В издательстве «Academia» начиная с 23-го августа прошло пять (!) партийных собраний и обсуждений материалов процесса; несчастные сотрудники высасывают разоблачения из пальца: «Каменев не случайно писал предисловие именно к этой книге, — говорят о томике Макиавелли. — Теории государства и власти он учился у ее автора, а не у Маркса, Ленина и Сталина»[116]. Все работавшие с Каменевым чувствовали, что топор висит над каждым. Для начала — исключали из партии; один из видных перевальцев критик Д. Горбов, состоявший в партии с 1920 г. и чудом оставшийся в живых, по собственному его рассказу, «был исключен из партии в 1935-м на том основании что присутствовал на вечеринке у одного из моих сослуживцев по издательству „Академия“, где был также тогдашний директор этого издательства Л. Б. Каменев»[117]. Можно себе представить, что чувствовал тогда К. И. Чуковский, которого многие могли видеть вместе с Каменевым на похоронах Кирова и уж, конечно, это запомнили.
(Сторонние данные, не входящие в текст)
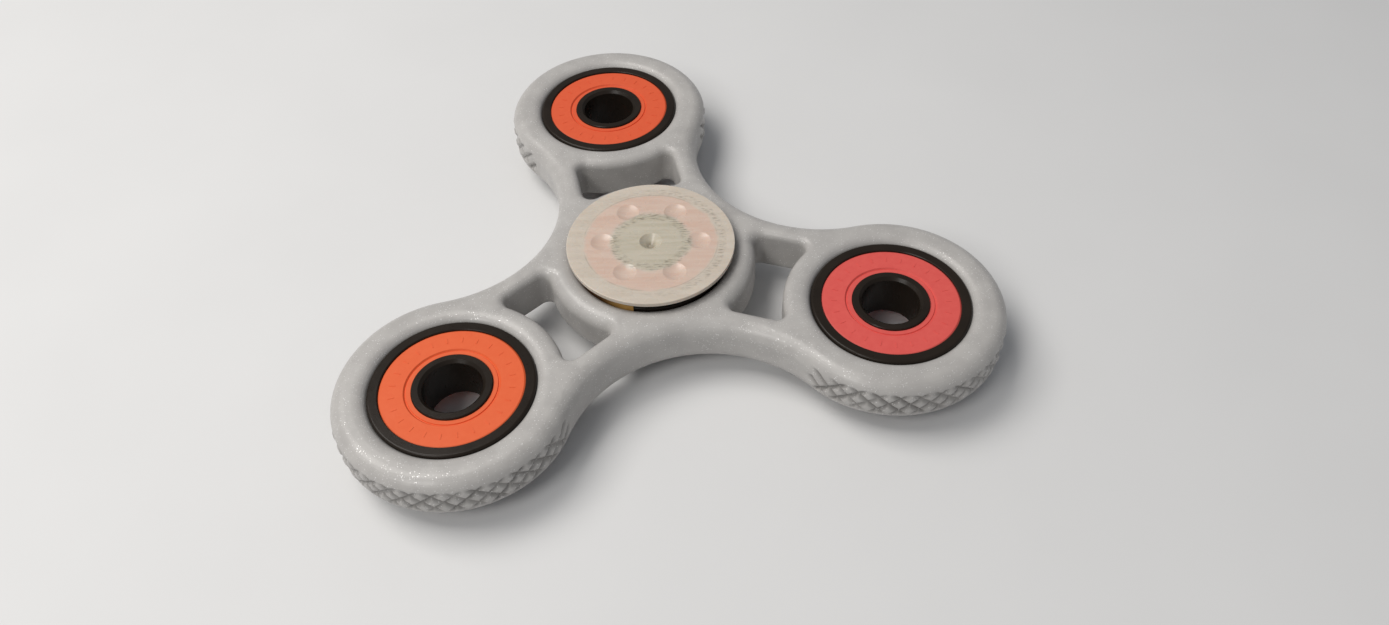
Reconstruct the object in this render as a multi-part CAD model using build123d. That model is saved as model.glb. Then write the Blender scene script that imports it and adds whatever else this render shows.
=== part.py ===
from build123d import *
import math
import os

# Three-lobed fidget spinner: a printed frame that carries four 608 ball bearings, with a finger cap
# pressed into each side of the hub bearing. Origin: hub axis, halfway through the thickness. +Z is up,
# and the back lobe points along +Y. All lengths are in millimetres and all angles in degrees.

# 608 bearing: 8 mm bore, 22 mm outside, 7 mm wide
BEARING_R = 11.0
BEARING_BORE_R = 4.0
BEARING_HALF = 3.5
OUTER_EDGE_ROUND = 0.35
BORE_CHAMFER = 0.4

# rolling parts
BALL_COUNT = 7
BALL_R = 1.9845
PITCH_R = 7.5
RACE_R = 2.03
INNER_SHOULDER_R = 6.05
INNER_SHOULDER_HALF = 2.65
INNER_FACE_R = 5.30
OUTER_SHOULDER_R = 8.90
OUTER_SHOULDER_HALF = 2.60
SEAL_SEAT_R = 9.55
FACE_CHAMFER = 0.1

# cage: a crown with a closed side and seven snap-in pockets
CAGE_INNER_R = 6.6
CAGE_OUTER_R = 8.4
CAGE_BOTTOM = -2.35
CAGE_TOP = 0.8
CAGE_POCKET_R = 2.05

# seals: a steel plate behind moulded rubber, recessed a little from the ring faces
PLATE_INNER_R = 6.3
PLATE_OUTER_R = 9.3
PLATE_THICKNESS = 0.2
SEAL_INNER_R = 5.36
SEAL_OUTER_R = 9.53
SEAL_FACE = 3.3
LIP_FACE = 3.2
LIP_R = 5.95
GROOVE_R = 6.12
GROOVE_FLOOR = 3.06
MARK_R = 7.85
MARK_COUNT = 24
MARK_SIZE = (0.16, 0.8)
MARK_HEIGHT = 0.045

# frame: it sits a little higher than the bearings pressed into it
LOBE_SPACING = 34.64
LOBE_R = 15.87
FRAME_HALF = 3.5
FRAME_RISE = 0.45
FRAME_ROUND = 2.3
POCKET_ROUND_WIDTH = 1.65
POCKET_ROUND_DROP = 1.0
WINDOW_HALF_WIDTH = 7.6
WINDOW_HUB_R = 15.0
WINDOW_LOBE_R = 14.8
WINDOW_CORNER_R = 1.2
WINDOW_ROUND = 1.3
LOBES = {"back": 90, "left": 210, "right": 330}

# shim: a strip of tape that fills the hub pocket's clearance round part of the bearing
SHIM_THICKNESS = 0.12
SHIM_START = 63
SHIM_SWEEP = 182.5
SHIM_BOTTOM = -2.9
SHIM_TOP = 3.95

# finger caps
CAP_R = 12.0
CAP_FACE = 5.65
CAP_RIM = 0.6
CAP_UNDERSIDE = 4.35
CAP_UNDERSIDE_R = 11.2
CAP_BOSS_R = 5.2
CAP_POST_R = 3.99
CAP_POST_END = 0.25
CAP_EDGE_ROUND = 0.1
FINGER_DIMPLE_COUNT = 6
FINGER_DIMPLE_TURN = -13
FINGER_DIMPLE_PITCH_R = 6.9
FINGER_DIMPLE_R = 1.65
FINGER_DIMPLE_DEPTH = 0.35
CENTRE_DIMPLE_R = 1.6
CENTRE_DIMPLE_TIP_R = 0.35
CENTRE_DIMPLE_DEPTH = 1.1


def polar(radius, angle):
    return (radius * math.cos(math.radians(angle)), radius * math.sin(math.radians(angle)))


def turned(points):
    """Solid of revolution about Z from a closed (radius, height) outline."""
    outline = Plane.XZ * Polyline(*points, close=True)
    return revolve(make_face(outline), Axis.Z)


def mirrored(points):
    """A (radius, height) half outline, top first, joined to its mirror image below."""
    return points + [(r, -z) for r, z in reversed(points)]


# ---- bearing ----


def race():
    return Torus(PITCH_R, RACE_R)


def outer_ring():
    half = [
        (BEARING_R, BEARING_HALF),
        (SEAL_SEAT_R + FACE_CHAMFER, BEARING_HALF),
        (SEAL_SEAT_R, BEARING_HALF - FACE_CHAMFER),
        (SEAL_SEAT_R, OUTER_SHOULDER_HALF),
        (OUTER_SHOULDER_R, OUTER_SHOULDER_HALF),
    ]
    ring = turned(mirrored(half))
    outer_edges = ring.edges().filter_by(GeomType.CIRCLE).filter_by(lambda e: e.radius > BEARING_R - 0.01)
    return fillet(outer_edges, OUTER_EDGE_ROUND) - race()


def inner_ring():
    half = [
        (BEARING_BORE_R, BEARING_HALF - BORE_CHAMFER),
        (BEARING_BORE_R + BORE_CHAMFER, BEARING_HALF),
        (INNER_FACE_R - FACE_CHAMFER, BEARING_HALF),
        (INNER_FACE_R, BEARING_HALF - FACE_CHAMFER),
        (INNER_FACE_R, INNER_SHOULDER_HALF),
        (INNER_SHOULDER_R, INNER_SHOULDER_HALF),
    ]
    return turned(mirrored(half)) - race()


def ball_set(radius):
    places = [Pos(*polar(PITCH_R, n * 360 / BALL_COUNT)) for n in range(BALL_COUNT)]
    return [place * Sphere(radius) for place in places]


def cage():
    band = turned(
        [
            (CAGE_INNER_R, CAGE_BOTTOM),
            (CAGE_OUTER_R, CAGE_BOTTOM),
            (CAGE_OUTER_R, CAGE_TOP),
            (CAGE_INNER_R, CAGE_TOP),
        ]
    )
    for pocket in ball_set(CAGE_POCKET_R):
        band -= pocket
    return band


def seal_plate():
    top = OUTER_SHOULDER_HALF + PLATE_THICKNESS
    return turned(
        [
            (PLATE_INNER_R, OUTER_SHOULDER_HALF),
            (PLATE_OUTER_R, OUTER_SHOULDER_HALF),
            (PLATE_OUTER_R, top),
            (PLATE_INNER_R, top),
        ]
    )


def seal():
    """Rubber face with a thin lip inside a moulded groove, and a ring of plain raised marks."""
    base = OUTER_SHOULDER_HALF + PLATE_THICKNESS
    disc = turned(
        [
            (SEAL_INNER_R, base),
            (SEAL_INNER_R, LIP_FACE),
            (LIP_R, LIP_FACE),
            (LIP_R + 0.06, GROOVE_FLOOR),
            (GROOVE_R, GROOVE_FLOOR),
            (GROOVE_R + 0.2, SEAL_FACE),
            (SEAL_OUTER_R - 0.2, SEAL_FACE),
            (SEAL_OUTER_R, SEAL_FACE - 0.12),
            (SEAL_OUTER_R, base),
        ]
    )
    across, along = MARK_SIZE
    mark = Pos(MARK_R, 0, SEAL_FACE) * Box(along, across, 2 * MARK_HEIGHT)
    for n in range(MARK_COUNT):
        disc += Rot(0, 0, n * 360 / MARK_COUNT) * mark
    return disc


def underside(piece):
    """The same piece turned over about the X axis."""
    return Rot(180, 0, 0) * piece


# ---- frame ----


def frame_outline():
    """Lobe arcs joined by hollow arcs; their centres form a regular hexagon, so every joint is tangent."""
    arcs = []
    for angle in LOBES.values():
        centre = Vector(*polar(LOBE_SPACING, angle))
        start = centre + Vector(*polar(LOBE_R, angle - 120))
        end = centre + Vector(*polar(LOBE_R, angle + 120))
        next_centre = Vector(*polar(LOBE_SPACING, angle + 120))
        next_start = next_centre + Vector(*polar(LOBE_R, angle))
        arcs.append(ThreePointArc(start, polar(LOBE_SPACING + LOBE_R, angle), end))
        arcs.append(ThreePointArc(end, polar(LOBE_R, angle + 60), next_start))
    return make_face(Wire(arcs))


def window():
    """One opening, for the lobe along +Y: straight ends, and sides concentric with hub and lobe."""
    width = 2 * WINDOW_HALF_WIDTH
    strip = Pos(0, LOBE_SPACING / 2) * Rectangle(width, LOBE_SPACING)
    outline = strip - Circle(WINDOW_HUB_R) - Pos(0, LOBE_SPACING) * Circle(WINDOW_LOBE_R)
    outline = fillet(outline.vertices(), WINDOW_CORNER_R)
    return Pos(0, 0, -FRAME_HALF) * extrude(outline, 2 * FRAME_HALF)


def pocket(radius):
    """Bearing hole whose mouths open out in a round that ends level with the frame's faces."""
    arc_r = (POCKET_ROUND_WIDTH**2 + POCKET_ROUND_DROP**2) / (2 * POCKET_ROUND_DROP)
    mouth_r = radius + POCKET_ROUND_WIDTH
    wall_end = FRAME_HALF - POCKET_ROUND_DROP
    outside = FRAME_HALF + 1
    turn = math.asin(POCKET_ROUND_WIDTH / arc_r) / 2
    middle_r = mouth_r - arc_r * math.sin(turn)
    middle_z = FRAME_HALF - arc_r * (1 - math.cos(turn))
    upper_arc = ThreePointArc((radius, 0, wall_end), (middle_r, 0, middle_z), (mouth_r, 0, FRAME_HALF))
    around = Polyline(
        (mouth_r, 0, FRAME_HALF),
        (mouth_r, 0, outside),
        (0, 0, outside),
        (0, 0, -outside),
        (mouth_r, 0, -outside),
        (mouth_r, 0, -FRAME_HALF),
    )
    lower_arc = ThreePointArc((mouth_r, 0, -FRAME_HALF), (middle_r, 0, -middle_z), (radius, 0, -wall_end))
    wall = Line((radius, 0, -wall_end), (radius, 0, wall_end))
    return revolve(make_face(upper_arc + around + lower_arc + wall), Axis.Z)


def frame_body():
    thickness = 2 * FRAME_HALF
    body = Pos(0, 0, -FRAME_HALF) * extrude(frame_outline(), thickness)
    rims = body.edges().filter_by(lambda e: abs(abs(e.center().Z) - FRAME_HALF) < 0.01)
    body = fillet(rims, FRAME_ROUND)

    plate = Cylinder(LOBE_SPACING + 2 * LOBE_R, thickness)
    for angle in LOBES.values():
        plate -= Rot(0, 0, angle - 90) * window()
    window_rims = plate.edges().filter_by(
        lambda e: abs(abs(e.center().Z) - FRAME_HALF) < 0.01 and e.bounding_box().size.X < LOBE_SPACING
    )
    plate = fillet(window_rims, WINDOW_ROUND)

    body = body & plate
    body -= pocket(BEARING_R + SHIM_THICKNESS)
    for angle in LOBES.values():
        body -= Pos(*polar(LOBE_SPACING, angle)) * pocket(BEARING_R)
    return Pos(0, 0, FRAME_RISE) * body


def hub_shim():
    height = SHIM_TOP - SHIM_BOTTOM
    strip = Rectangle(SHIM_THICKNESS, height)
    section = Plane.XZ * Pos(BEARING_R + SHIM_THICKNESS / 2, SHIM_BOTTOM + height / 2) * strip
    return Rot(0, 0, SHIM_START) * revolve(section, Axis.Z, SHIM_SWEEP)


# ---- finger caps ----


def finger_cap():
    """Disc with a bevelled underside, a boss that sits on the inner ring and a post in its bore."""
    cap = turned(
        [
            (0, CAP_POST_END),
            (CAP_POST_R - BORE_CHAMFER, CAP_POST_END),
            (CAP_POST_R, CAP_POST_END + BORE_CHAMFER),
            (CAP_POST_R, BEARING_HALF),
            (CAP_BOSS_R, BEARING_HALF),
            (CAP_BOSS_R, CAP_UNDERSIDE),
            (CAP_UNDERSIDE_R, CAP_UNDERSIDE),
            (CAP_R, CAP_FACE - CAP_RIM),
            (CAP_R, CAP_FACE),
            (0, CAP_FACE),
        ]
    )
    rim_edges = cap.edges().filter_by(GeomType.CIRCLE).filter_by(lambda e: e.radius > CAP_R - 0.01)
    cap = fillet(rim_edges, CAP_EDGE_ROUND)
    sphere_r = (FINGER_DIMPLE_R**2 + FINGER_DIMPLE_DEPTH**2) / (2 * FINGER_DIMPLE_DEPTH)
    sphere_z = CAP_FACE - FINGER_DIMPLE_DEPTH + sphere_r
    for n in range(FINGER_DIMPLE_COUNT):
        angle = FINGER_DIMPLE_TURN + n * 360 / FINGER_DIMPLE_COUNT
        x, y = polar(FINGER_DIMPLE_PITCH_R, angle)
        cap -= Pos(x, y, sphere_z) * Sphere(sphere_r)
    centre = turned(
        [
            (0, CAP_FACE - CENTRE_DIMPLE_DEPTH),
            (CENTRE_DIMPLE_TIP_R, CAP_FACE - CENTRE_DIMPLE_DEPTH),
            (CENTRE_DIMPLE_R, CAP_FACE),
            (CENTRE_DIMPLE_R, CAP_FACE + 1),
            (0, CAP_FACE + 1),
        ]
    )
    return cap - centre


def bearing_nodes(place):
    """Every piece of one bearing, by name."""
    balls = Compound(children=ball_set(BALL_R))
    return {
        place + "_outer_ring": outer_ring(),
        place + "_inner_ring": inner_ring(),
        place + "_balls": balls,
        place + "_cage": cage(),
        place + "_seal_plate_upper": seal_plate(),
        place + "_seal_plate_lower": underside(seal_plate()),
        place + "_seal_upper": seal(),
        place + "_seal_lower": underside(seal()),
    }


def main():
    os.makedirs("parts", exist_ok=True)
    nodes = {
        "frame_body": frame_body(),
        "hub_shim": hub_shim(),
        "finger_cap_top": finger_cap(),
        "finger_cap_bottom": underside(finger_cap()),
    }
    nodes.update(bearing_nodes("hub"))
    for place, angle in LOBES.items():
        move = Pos(*polar(LOBE_SPACING, angle))
        for name, piece in bearing_nodes(place).items():
            nodes[name] = move * piece
    for name, shape in nodes.items():
        export_step(shape, "parts/" + name + ".step")


main()
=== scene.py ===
import math

import bmesh
import bpy
import numpy as np
from mathutils import Matrix, Vector
from mathutils.geometry import delaunay_2d_cdt


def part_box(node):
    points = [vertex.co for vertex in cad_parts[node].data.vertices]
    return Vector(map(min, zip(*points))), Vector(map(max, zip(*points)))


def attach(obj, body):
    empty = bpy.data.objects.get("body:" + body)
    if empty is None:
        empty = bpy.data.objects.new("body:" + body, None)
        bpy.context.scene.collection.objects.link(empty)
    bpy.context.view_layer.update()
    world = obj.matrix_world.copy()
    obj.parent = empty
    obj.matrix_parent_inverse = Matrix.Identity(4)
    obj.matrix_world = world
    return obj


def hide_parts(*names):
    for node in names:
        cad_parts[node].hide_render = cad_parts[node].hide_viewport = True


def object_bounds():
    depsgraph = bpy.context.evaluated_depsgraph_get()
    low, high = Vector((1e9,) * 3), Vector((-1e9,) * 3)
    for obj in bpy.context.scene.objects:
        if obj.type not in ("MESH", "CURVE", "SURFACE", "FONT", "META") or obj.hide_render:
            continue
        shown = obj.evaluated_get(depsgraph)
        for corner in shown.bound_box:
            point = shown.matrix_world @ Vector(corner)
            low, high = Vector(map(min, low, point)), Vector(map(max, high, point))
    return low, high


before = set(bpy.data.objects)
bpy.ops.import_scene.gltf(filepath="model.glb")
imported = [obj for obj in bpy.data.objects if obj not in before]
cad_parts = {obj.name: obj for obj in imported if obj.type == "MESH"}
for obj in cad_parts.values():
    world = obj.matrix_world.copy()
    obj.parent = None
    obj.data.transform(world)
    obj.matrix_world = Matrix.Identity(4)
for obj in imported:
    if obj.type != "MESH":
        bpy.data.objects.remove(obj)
cad_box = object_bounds()

# A three-lobed fidget spinner. The printed frame is rebuilt here with its knurl, soft edges and fine
# layer lines; every other piece keeps its CAD shape and gets its material.
# Shapes are worked out in millimetres and stored in metres.

MM = 0.001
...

В перечне авторов выступлений есть имена тех, кого скоро арестуют (В. Киршон, Б. Ясенский, А. Гидаш), тех, кто всегда усердствовал (А. Караваева, В. Инбер, Вс. Вишневский, К. Тренев, В. Финк), иногда мелькнут имена достойных литераторов (Олеша, Лапин, Хацревин, Луговской, Сейфуллина)… То ли еще будет.
Если 27 июля 1935 г. Каменева приговорили уже к десяти годам заключения, то 24 августа 1936-го — к расстрелу. Президиум ЦИК отклонил ходатайства о помиловании всех осужденных. Приговор тотчас же был приведен в исполнение.
Реабилитация состоялась через 52 года.